Last weekend Congress was proposing to give Federal employees a 3.5% pay increase -- far in excess of the "official" CPI number, but actually not even as high as the real value we may think we see out in the reality-based world.

And those who have fixed rate mortgages and aren't in the game for the quick buck but are willing to hang in for another real estate cycle will do fine... assuming they don't lose their jobs.

But ... how everything will play out in uncertain at best. Politicians tend to act on difficult choices only after a crisis or when their own "careers" in the public trough are threatened.

My best guess is that politicians worldwide will be unwilling to accept recessionary or deflationary prescriptions to cure America's economy. That means printing mountains of money and lots of inflation, especially with respect to tangible goods that are essential or tradable.

What the article doesn't explain is how the falling dollar and high debt causes doom. From what I have read it is the popping of the bubble that does the job. As the number of consumers in economic distress increases, real estate first stops appreciating and then starts to decrease in value because the number of new buyers willing to step up to the plate decreases, and prices are "set at the margin" (today's buyers and sellers set today's prices.)

As real estate prices start to fall, the effects snowball: new loans are harder to come by, the economy starts to take a hit, which further reduces the number of qualified buyers, and lenders start to take write-downs on loans. Etc. Armageddon...

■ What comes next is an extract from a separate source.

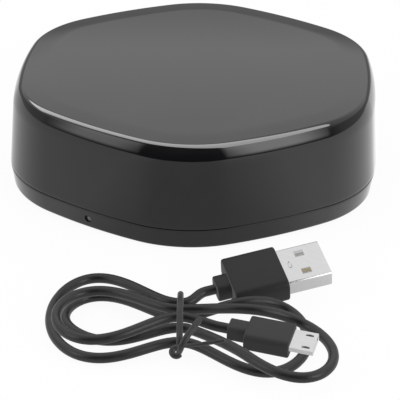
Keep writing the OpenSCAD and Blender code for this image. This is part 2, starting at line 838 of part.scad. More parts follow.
module micro_plug_shell() {
  from = m_neck[0] + m_grip_l - m_deep;
  tip = m_neck[0] + m_grip_l + m_shell_l;
  color("#c6c7c8") at_plug(m_place, m_turn) difference() {
    along_x(from, tip - from) beveled(m_shell_w, m_shell_t, m_bevel);
    along_x(from - cut, tip - from + 2 * cut)
      beveled(m_shell_w - 2 * m_sheet, m_shell_t - 2 * m_sheet, m_bevel - m_sheet / 2);
    for (side = [-1, 1])
      translate([tip - m_latch_back - m_latch[0] - m_slot_gap,
        side * m_latch_y - m_latch[1] / 2 - m_slot_gap, 0])
        cube([m_latch[0] + 2 * m_slot_gap, m_latch[1] + 2 * m_slot_gap, m_shell_t]);
  }
}

module micro_plug_core() {
  from = m_neck[0] + m_grip_l - m_deep;
  low = m_sheet + fit_gap - m_shell_t / 2;
  color("#101010") at_plug(m_place, m_turn)
    translate([from, -m_core_w / 2, low]) cube([m_deep + m_shell_l - m_core_back, m_core_w, m_core_h]);
}

module micro_plug_contacts() {
  tip = m_neck[0] + m_grip_l + m_shell_l;
  top = m_sheet + fit_gap - m_shell_t / 2 + m_core_h;
  color("#c9a24a") at_plug(m_place, m_turn) for (k = [0:m_pin_n - 1])
    translate([tip - m_core_back - m_pin[0],
      (k - (m_pin_n - 1) / 2) * m_pin_step - m_pin[1] / 2, top]) cube(m_pin);
}

module micro_plug_latches() {
  tip = m_neck[0] + m_grip_l + m_shell_l;
  top = m_shell_t / 2;
  color("#b4b5b6") at_plug(m_place, m_turn) for (side = [-1, 1])
    translate([tip - m_latch_back, side * m_latch_y + m_latch[1] / 2, top - m_latch[2]])
      rotate([90, 0, 0]) linear_extrude(m_latch[1])
        polygon([[0, 0], [0, m_latch[2] - m_sheet / 2], [-m_latch[0] / 2, m_latch[2] + m_sheet / 2],
          [-m_latch[0], m_latch[2] - m_sheet], [-m_latch[0], 0]]);
}

// Outer strands at the waist, in the tie's own plane, in the order of a left turn
function waist_point(t) = [way(t)[1], way(t)[2]];
tie_posts = [waist_point(270), waist_point(start_deg), waist_point(810), waist_point(end_deg)];
function edge_deg(i) = let (d = tie_posts[(i + 1) % 4] - tie_posts[i]) atan2(-d[0], d[1]);
function up_from(a, b) = b < a ? up_from(a, b + 360) : b;
tie_r = cord_d / 2 + tie_gap + tie_d / 2;
function tie_arc(i) = let (a = edge_deg((i + 3) % 4), b = up_from(a, edge_deg(i)),
  n = max(1, ceil((b - a) / 30)))
  [for (k = [0:n]) let (p = tie_posts[i] + on_circle(tie_r, a + (b - a) * k / n))
    [waist_x, p[0], p[1]]];
tie_band = [for (i = [0:3]) each tie_arc(i)];
tie_knot = [waist_x, tie_posts[0][0] - tie_r, tie_posts[0][1]];
function tie_route(shares) = [for (s = shares) tie_knot + tie_reach * s];
curl_mid = tie_route([curl_mid_shares])[0];
curl_y = [0, cos(curl_tilt_deg), sin(curl_tilt_deg)];
curl_z = [0, -sin(curl_tilt_deg), cos(curl_tilt_deg)];
tie_curl = [for (k = [0:curl_n]) let (p = on_circle(curl_r,
  curl_from_deg + (curl_to_deg - curl_from_deg) * k / curl_n)) curl_mid + [p[0], 0, 0] + p[1] * curl_y];

module twist_tie() {
  color("#2a2a2b") on_cable() {
    tube(tie_band, tie_d / 2, tie_sides, [1, 0, 0], true);
    tube(tie_route(leg_shares), tie_d / 2, tie_sides, [1, 0, 0]);
    tube(tie_route(tail_shares), tail_d / 2, tie_sides);
    tube(tie_curl, tie_d / 2, tie_sides, curl_z);
  }
}

top_cover();
base_tray();
rubber_feet();
case_screws();
main_board();
board_screws();
usb_socket_shell();
usb_socket_tongue();
usb_socket_contacts();
reset_switch();
reset_button();
switch_plunger();
wifi_module();
wifi_shield_can();
zigbee_module();
zigbee_shield_can();
zigbee_antenna();
ir_leds();
ir_receiver();
status_leds();
power_inductor();
regulator_chip();
capacitors();
crystal();
blank_label();
cord_hank();
usb_a_neck();
usb_a_grip();
usb_a_shell();
usb_a_tongue();
usb_a_contacts();
micro_plug_neck();
micro_plug_grip();
micro_plug_shell();
micro_plug_core();
micro_plug_contacts();
micro_plug_latches();
twist_tie();
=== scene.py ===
"""Looks of a six-cornered smart-home radio hub and the wound power cable that lies in front of it.

Everything is in metres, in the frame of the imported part: +Z up, the hub's footprint centred on the
origin, a corner along +X, the port at the back (+Y) and the button at the front (-Y). Sizes that the
classes hold are in millimetres, and angles in their fields are in degrees unless they say radians.
"""

import logging
import math
from dataclasses import dataclass
from enum import Enum
from typing import Callable, Optional, Sequence

import bmesh
import bpy
from mathutils import Matrix, Vector


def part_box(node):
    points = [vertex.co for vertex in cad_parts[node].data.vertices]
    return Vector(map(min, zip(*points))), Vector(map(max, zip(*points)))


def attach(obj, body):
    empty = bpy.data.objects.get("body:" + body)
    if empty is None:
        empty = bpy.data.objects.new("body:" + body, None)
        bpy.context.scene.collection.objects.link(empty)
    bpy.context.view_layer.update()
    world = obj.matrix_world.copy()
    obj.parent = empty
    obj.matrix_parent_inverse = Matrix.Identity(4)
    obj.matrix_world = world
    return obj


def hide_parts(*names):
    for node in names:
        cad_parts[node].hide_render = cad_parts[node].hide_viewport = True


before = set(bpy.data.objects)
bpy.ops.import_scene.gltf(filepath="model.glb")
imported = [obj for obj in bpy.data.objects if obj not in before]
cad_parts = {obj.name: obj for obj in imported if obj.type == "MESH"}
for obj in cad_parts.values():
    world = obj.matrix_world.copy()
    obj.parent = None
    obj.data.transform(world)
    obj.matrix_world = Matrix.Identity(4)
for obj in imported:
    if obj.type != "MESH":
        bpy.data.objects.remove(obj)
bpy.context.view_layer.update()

log = logging.getLogger("hub")
MM = 0.001
SHARP_DEG = 35.0
# Points nearer than these are merged, in metres: on the shells, on small pieces and on the finest.
SHELL_GAP = 1e-6
SMALL_GAP = 1e-7
FINE_GAP = 1e-8

# The camera looks along the cable, which lies turned by this much about +Z.
CABLE_TURN = math.radians(33.7)
TO_CAMERA = (math.sin(CABLE_TURN), -math.cos(CABLE_TURN), 0.0)
TO_RIGHT = (math.cos(CABLE_TURN), math.sin(CABLE_TURN), 0.0)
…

Which is why the government will print money without limit and allow the dollar to fall as far as it wants -- and thus, eventually, foreign buyers enter the market and eventually not only own many of our jobs but many of our houses, businesses and ... politicians.

It's sort of like the environment. If we fuck up our environment there is still going to be an environment, it will just be different and less aesthetic...and less bountiful. (E.g., if the bees go extinct then other insects, such as flies will eat the pollen and fertilize the flowers; you won't be eating honey, and fruit harvests will fall, but there will still be flowers and insects!)